» **STORED DATA**:

_ _ _ _

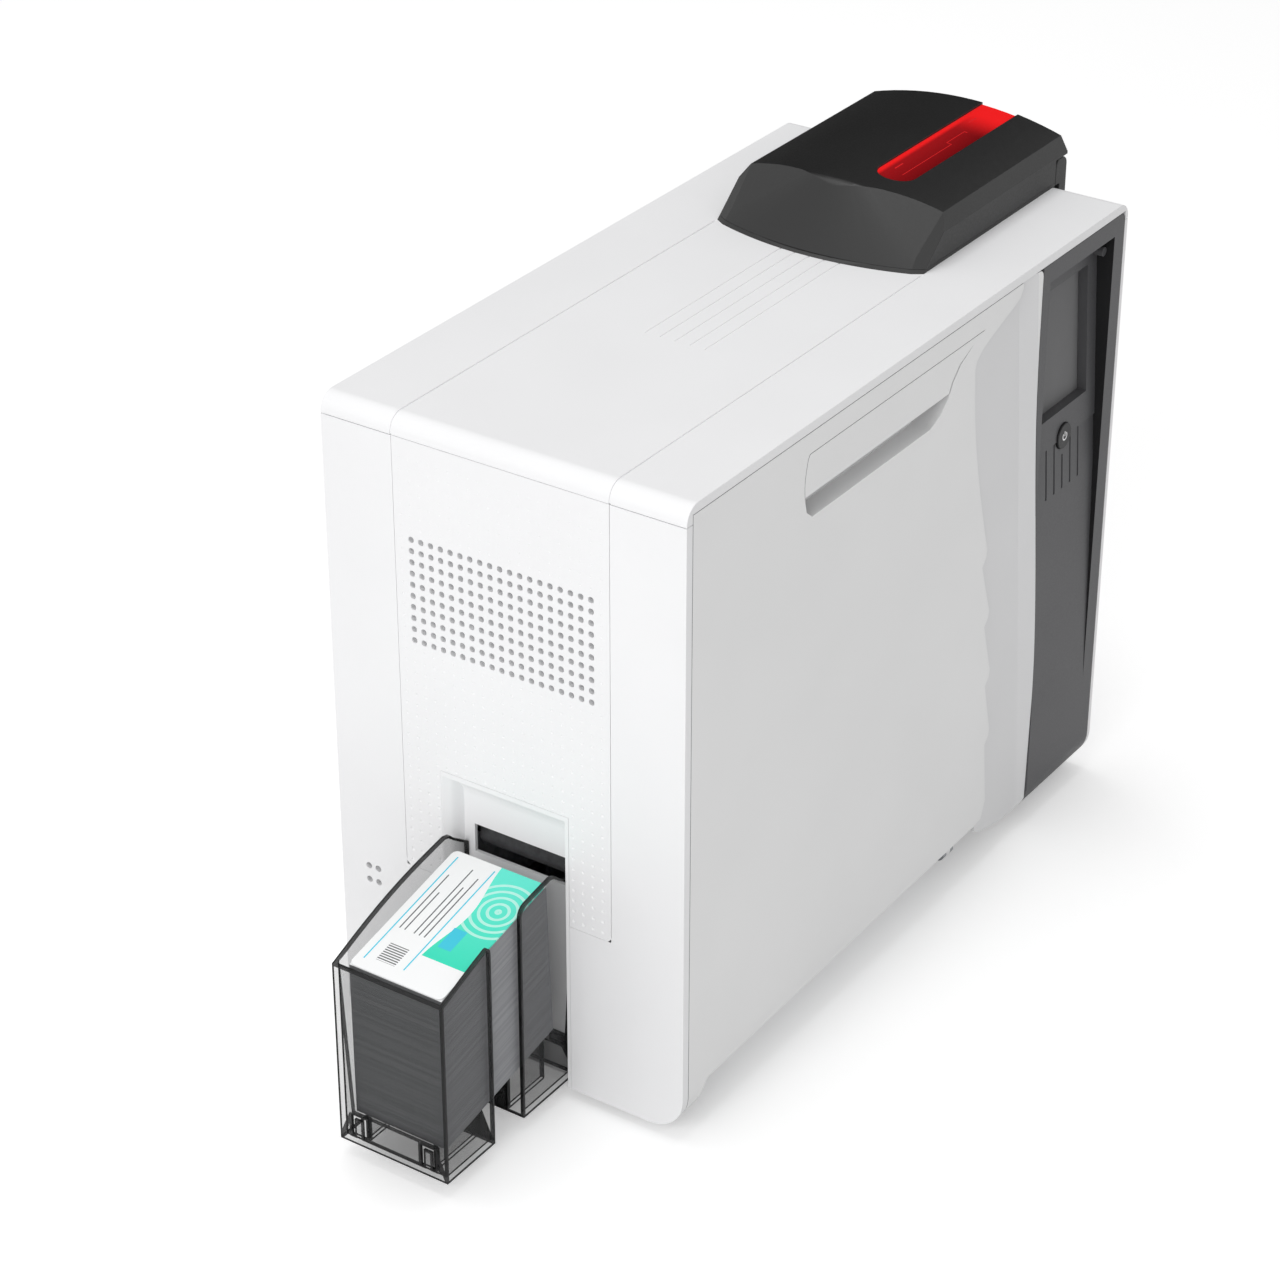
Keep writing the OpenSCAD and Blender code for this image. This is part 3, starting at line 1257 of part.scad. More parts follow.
top_cover();
left_end_panel();
vent_panel();
card_exit_chute();
right_end_panel();
rear_panel();
base_pan();
rubber_feet();
front_door();
door_latch_flap();
door_hinge_pins();
control_panel();
lcd_display();
power_button();
control_board();
feeder_base();
feeder_lid();
feeder_window();
lid_hinge_block();
lid_hinge_pin();
card_shaft();
card_weight();
blank_cards();
output_hopper();
printed_card_stack();
printed_card();
chassis_plate();
bearing_plate();
tie_bars();
guide_bars();
pick_roller();
feed_roller();
cleaning_roller();
transport_roller();
transport_idler();
exit_roller();
exit_idler();
card_platen();
heat_roller();
print_platen();
print_head();
head_pivot();
ribbon_supply();
ribbon_takeup();
film_supply();
film_takeup();
ribbon_web();
film_web();
drive_motor();
motor_pinion();
drive_belt();
pick_belt();
main_board();
power_supply();
fan_frame();
fan_rotor();
inlet_socket();
data_ports();
panel_screws();
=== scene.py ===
"""Looks of a desktop card printer with a card feeder, a drop-down door and a clip-on output hopper.

Lengths named *_mm are millimetres in the casing's own frame: X from the output end to the control
end, Y from the door to the back, Z up from the casing's lower edge. at() turns them into metres in
the shared frame of the solids.
"""

from __future__ import annotations

import json
import logging
import math
from dataclasses import dataclass
from enum import Enum
from typing import Callable, Iterable, Sequence

import bmesh
import bpy
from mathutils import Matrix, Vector

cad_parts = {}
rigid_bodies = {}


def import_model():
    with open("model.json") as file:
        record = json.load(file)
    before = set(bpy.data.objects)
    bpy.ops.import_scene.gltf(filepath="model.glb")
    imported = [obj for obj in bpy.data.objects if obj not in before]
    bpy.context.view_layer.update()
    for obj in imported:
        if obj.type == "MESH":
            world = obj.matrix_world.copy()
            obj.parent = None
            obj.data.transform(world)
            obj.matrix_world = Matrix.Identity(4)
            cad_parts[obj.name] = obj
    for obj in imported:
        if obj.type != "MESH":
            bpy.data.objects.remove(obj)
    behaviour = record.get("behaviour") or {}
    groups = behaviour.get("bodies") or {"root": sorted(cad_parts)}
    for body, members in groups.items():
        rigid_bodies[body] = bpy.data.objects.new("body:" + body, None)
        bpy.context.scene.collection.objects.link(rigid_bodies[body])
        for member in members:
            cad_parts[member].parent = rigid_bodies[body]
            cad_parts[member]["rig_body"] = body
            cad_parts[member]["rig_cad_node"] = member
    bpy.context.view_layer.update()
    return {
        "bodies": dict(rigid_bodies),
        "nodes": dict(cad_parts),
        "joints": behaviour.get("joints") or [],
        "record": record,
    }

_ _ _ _

» **PROBLEM DETAILS**:
Reproduce exactly the lines from the line with "feeder_base();" to the line with "bpy.context.scene.collection.objects.link(rigid_bodies[body])", both end lines included.

» **OUTPUT BELOW**:
feeder_base();
feeder_lid();
feeder_window();
lid_hinge_block();
lid_hinge_pin();
card_shaft();
card_weight();
blank_cards();
output_hopper();
printed_card_stack();
printed_card();
chassis_plate();
bearing_plate();
tie_bars();
guide_bars();
pick_roller();
feed_roller();
cleaning_roller();
transport_roller();
transport_idler();
exit_roller();
exit_idler();
card_platen();
heat_roller();
print_platen();
print_head();
head_pivot();
ribbon_supply();
ribbon_takeup();
film_supply();
film_takeup();
ribbon_web();
film_web();
drive_motor();
motor_pinion();
drive_belt();
pick_belt();
main_board();
power_supply();
fan_frame();
fan_rotor();
inlet_socket();
data_ports();
panel_screws();
=== scene.py ===
"""Looks of a desktop card printer with a card feeder, a drop-down door and a clip-on output hopper.

Lengths named *_mm are millimetres in the casing's own frame: X from the output end to the control
end, Y from the door to the back, Z up from the casing's lower edge. at() turns them into metres in
the shared frame of the solids.
"""

from __future__ import annotations

import json
import logging
import math
from dataclasses import dataclass
from enum import Enum
from typing import Callable, Iterable, Sequence

import bmesh
import bpy
from mathutils import Matrix, Vector

cad_parts = {}
rigid_bodies = {}


def import_model():
    with open("model.json") as file:
        record = json.load(file)
    before = set(bpy.data.objects)
    bpy.ops.import_scene.gltf(filepath="model.glb")
    imported = [obj for obj in bpy.data.objects if obj not in before]
    bpy.context.view_layer.update()
    for obj in imported:
        if obj.type == "MESH":
            world = obj.matrix_world.copy()
            obj.parent = None
            obj.data.transform(world)
            obj.matrix_world = Matrix.Identity(4)
            cad_parts[obj.name] = obj
    for obj in imported:
        if obj.type != "MESH":
            bpy.data.objects.remove(obj)
    behaviour = record.get("behaviour") or {}
    groups = behaviour.get("bodies") or {"root": sorted(cad_parts)}
    for body, members in groups.items():
        rigid_bodies[body] = bpy.data.objects.new("body:" + body, None)
        bpy.context.scene.collection.objects.link(rigid_bodies[body])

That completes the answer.